Start: SSTO notifies ATC in advance. ATC closes airspace East of Wideawake (all sector(s) the SSTO will fly through during ascent). ATC tells all inbound traffic to enter holding pattern west of Wideawake. SSTO takes off. Once it clears the runway, ATC begins issuing landing clearances to holding aircraft. Once SSTO goes above the controlled airspace, the ATC reopens the eastern sectors.

Landing: same pattern, just flipped east/west.

With more traffic:

Use E-W direction and runways exclusively for SSTO traffic and N-S direction and runways for regular traffic. Define sector boundaries so atmospheric and SSTO traffic never share the same volume of space.
 
I don't know about anyone else but when im coming in to land from orbit i usually fly ether a hold (to bleed off the extra energy i aim to have when arriving) or fly strait into a HAC. In both cases i fly over the target runway at least once. So closing airspace North, East, South or West would not really work. Getting other traffic to hold would also not really work ether, unless you have lots of holding patters published and with that all the infrastructure (NDB, DME and VOR transmitters). A quick look at AIA says to me a minimum of six, all of them over water, in comparison EGLL (London Heathrow) has 12 and it is a busy international airport.


As for Mission control, they would be mostly hands off during stages around the runway. But I'm shore they would be involved with all the back room stuff (Flight plans, Clearances and all the rest)
 
What if in the future SSTO world, a traditional Mission Control as we have come to know it becomes obsolete? I'm suggesting these services would be combined into one. Similar to an [ame="http://en.wikipedia.org/wiki/ARTCC"]ARTCC[/ame], you'd have an Aerial/Orbital Traffic Control Center, for example, that would be a combined center for both atmospheric flight in the area as well as mission-specific flight services for craft on their flight to orbit. And possibly, rather than follow the entire flight, as you flew out of their coverage area, your mission would be handed over to the next AOTCC in the appropriate part of the globe.

Thoughts?
 
From a procedural standpoint (notsomuch the small details of what actually happens on the radio)...

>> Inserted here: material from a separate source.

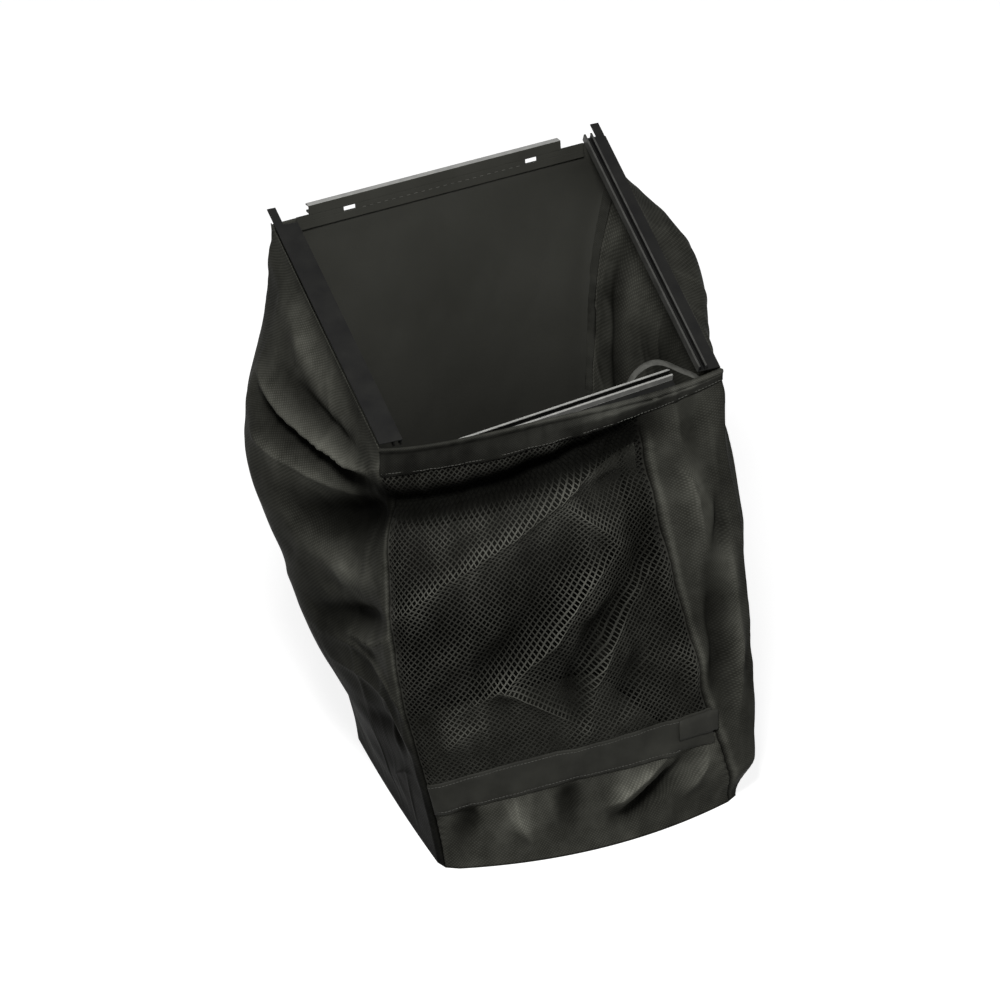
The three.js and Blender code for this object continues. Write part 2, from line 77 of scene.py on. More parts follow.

It largely depends on what the delta-v budget of these hypothetical SSTOs is. Is it so low that they have little margin for changes in their launch profile, like modern ascent vehicles? Or has technology advanced to the point where carrying excess fuel is a matter of course and you have plenty of "room to maneuver" in your budget?

In the former case, I would imagine that times would be scheduled as needed (or possibly a regular daily timeslot) where the ascent vehicle would have full use of the airspace, and anything else would need to get out of its way. Same for landing.

In the latter case, I could see a system similar to what the modern airspace system uses. Since the vessels would be expected to have some leeway in what they could do, they could operate "within the system" that also handles normal air traffic.